DATA_DIR = '/kaggle/input/ssafy-ai-pjt-data' if IN_KAGGLE else './SSAFY_AI_PJT_2025/data'

# CSV paths (the notebook will try both flat and nested 'data/' layouts)
TRAIN_CSV = f"{DATA_DIR}/train.csv" if os.path.exists(f"{DATA_DIR}/train.csv") else f"{DATA_DIR}/data/train.csv"
TEST_CSV  = f"{DATA_DIR}/test.csv"  if os.path.exists(f"{DATA_DIR}/test.csv")  else f"{DATA_DIR}/data/test.csv"

# Outputs
CKPT_DIR = '/kaggle/working/checkpoints/baseline' if IN_KAGGLE else './checkpoints/baseline'
SUB_CSV  = '/kaggle/working/submission_baseline.csv' if IN_KAGGLE else './submission_baseline.csv'

# Model + image size
BASE_MODEL_ID = 'Qwen/Qwen2.5-VL-3B-Instruct'
IMAGE_SIZE = 384

# Run mode
DO_TRAIN = False  # set True to try fine-tuning (heavy). Zero‑shot inference is default.
SAMPLE_TRAIN_SIZE = 200  # used only if DO_TRAIN
EPOCHS = 1
BATCH_SIZE = 1
GRAD_ACCUM = 4
LR = 1e-4
SEED = 42

print('IN_KAGGLE:', IN_KAGGLE)
print('DATA_DIR:', DATA_DIR)
print('TRAIN_CSV exists:', os.path.exists(TRAIN_CSV))
print('TEST_CSV  exists:', os.path.exists(TEST_CSV))


In [None]:
# Install minimal dependencies (Torch is provided by Kaggle image; keep it)
import sys, subprocess

def pip_install(pkgs):
    if isinstance(pkgs, str):
        pkgs = [pkgs]
    cmd = [sys.executable, '-m', 'pip', 'install', '-q'] + pkgs
    print('pip install:', ' '.join(pkgs))
    subprocess.check_call(cmd)

# Transformers latest for Qwen2.5-VL
pip_install(['-U', 'git+https://github.com/huggingface/transformers.git'])
# Core deps for I/O + VLM utils
pip_install(['qwen-vl-utils[decord]==0.0.8', 'pillow==10.4.0', 'opencv-python==4.10.0',
            'pandas==2.2.2', 'numpy==1.26.4', 'tqdm==4.66.4', 'pyyaml==6.0.1',
            'ipywidgets==8.1.3', 'matplotlib==3.9.1', 'seaborn==0.13.2'])

# Optional: only needed if you plan to try fine‑tuning in this single notebook
if DO_TRAIN:
    pip_install(['peft==0.12.0', 'bitsandbytes==0.43.3', 'accelerate==0.33.0'])


In [None]:
# Imports + environment
import os, sys, math, random, re
import torch
import pandas as pd
from PIL import Image
from tqdm import tqdm
from transformers import AutoModelForVision2Seq, AutoProcessor, get_linear_schedule_with_warmup

os.environ['WANDB_MODE'] = 'disabled'  # disable W&B by default
print('CUDA available:', torch.cuda.is_available(), '| torch', torch.__version__)

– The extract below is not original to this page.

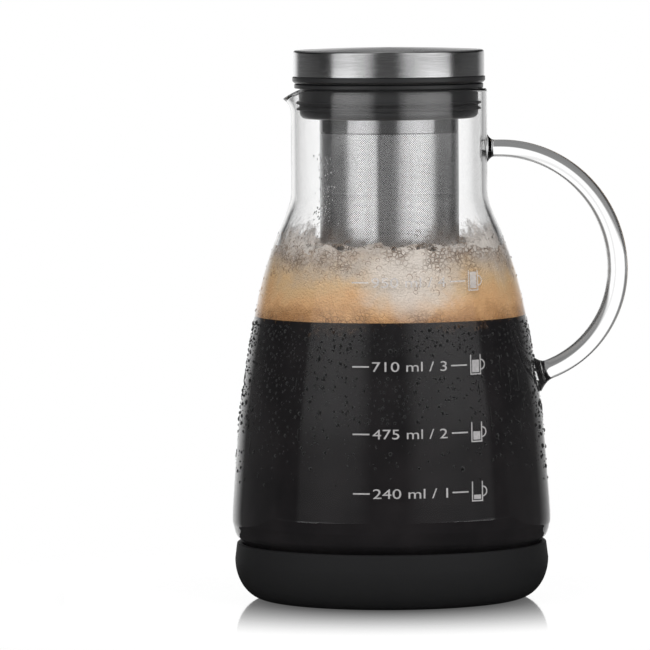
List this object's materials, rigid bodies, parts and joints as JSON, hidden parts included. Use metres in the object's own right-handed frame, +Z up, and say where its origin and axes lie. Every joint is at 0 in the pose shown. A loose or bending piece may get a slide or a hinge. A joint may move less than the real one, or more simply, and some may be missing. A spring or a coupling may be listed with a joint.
{
  "type": "cold brew coffee maker",
  "caption": "Glass jug with a rod handle and pouring lip in a soft silicone boot, with a lift-out cylindrical mesh filter and a brushed steel lid.",
  "frame": {"origin": "centre of the boot's flat bottom, on the jug's axis", "axes": "+Z up along the jug's axis, +X towards the handle, -X towards the pouring lip"},
  "size_m": [0.1539, 0.1234, 0.2133],
  "materials": {
    "boot_silicone": "matte moulded silicone",
    "seal_silicone": "satin moulded silicone",
    "black_plastic": "satin moulded plastic",
    "clear_glass": "clear blown borosilicate glass",
    "brushed_steel": "brushed stainless steel",
    "pressed_steel": "satin pressed stainless steel",
    "mesh_steel": "fine perforated stainless steel mesh"
  },
  "bodies": {
    "boot": {"base_boot": "boot_silicone"},
    "carafe": {"carafe_glass": "clear_glass", "carafe_handle": "clear_glass"},
    "filter": {"filter_collar": "black_plastic", "filter_collar_seal": "seal_silicone", "filter_sleeve": "pressed_steel", "filter_mesh": "mesh_steel", "filter_bottom_cup": "pressed_steel"},
    "lid": {"lid_cap": "brushed_steel", "lid_core": "black_plastic", "lid_plug_seal": "seal_silicone"}
  },
  "joints": [
    {"name": "carafe_lift", "type": "slide", "parent": "boot", "child": "carafe", "axis": [0, 0, 1], "range_m": [0, 0.03]},
    {"name": "filter_lift", "type": "slide", "parent": "carafe", "child": "filter", "axis": [0, 0, 1], "range_m": [0, 0.155]},
    {"name": "lid_lift", "type": "slide", "parent": "filter", "child": "lid", "axis": [0, 0, 1], "range_m": [0, 0.03]}
  ]
}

def set_seed(seed: int = 42):
    random.seed(seed)
    os.environ['PYTHONHASHSEED'] = str(seed)
    torch.manual_seed(seed)
    torch.cuda.manual_seed_all(seed)

set_seed(SEED)


In [None]:
# Prompt + parsing helpers
SYSTEM_INSTRUCT = (
    'You are a helpful visual question answering assistant. ' +
    'Answer using exactly one letter among a, b, c, or d. No explanation.'
)

def build_mc_prompt(question, a, b, c, d):
    return (
        f"{question}
"
        f"(a) {a}\n(b) {b}\n(c) {c}\n(d) {d}\n\n"
        '정답은 반드시 a, b, c, d 중 하나의 소문자만 출력하세요.'
    )

def parse_answer(text: str) -> str:
    t = text.lower()
    # If the decoded text contains 'assistant', take the tail
    if 'assistant' in t:
        t = t.split('assistant')[-1]
    m = re.findall(r'\b([abcd])\b', t)
    return m[0] if m else 'a'  # fallback


In [None]:
# Zero‑shot inference (no training)
def load_model_and_processor(model_id: str, image_size: int = 384):
    processor = AutoProcessor.from_pretrained(
        model_id,
        min_pixels=image_size*image_size,
        max_pixels=image_size*image_size,
        trust_remote_code=True,
    )
    model = AutoModelForVision2Seq.from_pretrained(
        model_id,
        device_map='auto',
        trust_remote_code=True,
        torch_dtype=torch.float16 if torch.cuda.is_available() else None,
    )
    model.eval()
    return processor, model

def predict_row(model, processor, row, data_root: str, device: str = 'cuda', image_size: int = 384):
    # Build image path
    if 'path' in row:
        img_path = os.path.join(data_root, row['path'])
    elif 'image' in row:
        img_path = os.path.join(data_root, row['image'])
    else:
        raise ValueError("No 'path' or 'image' column found")

    try:
        img = Image.open(img_path).convert('RGB')
    except Exception:
        # Fallback to a blank image if not found
        img = Image.new('RGB', (image_size, image_size), color='white')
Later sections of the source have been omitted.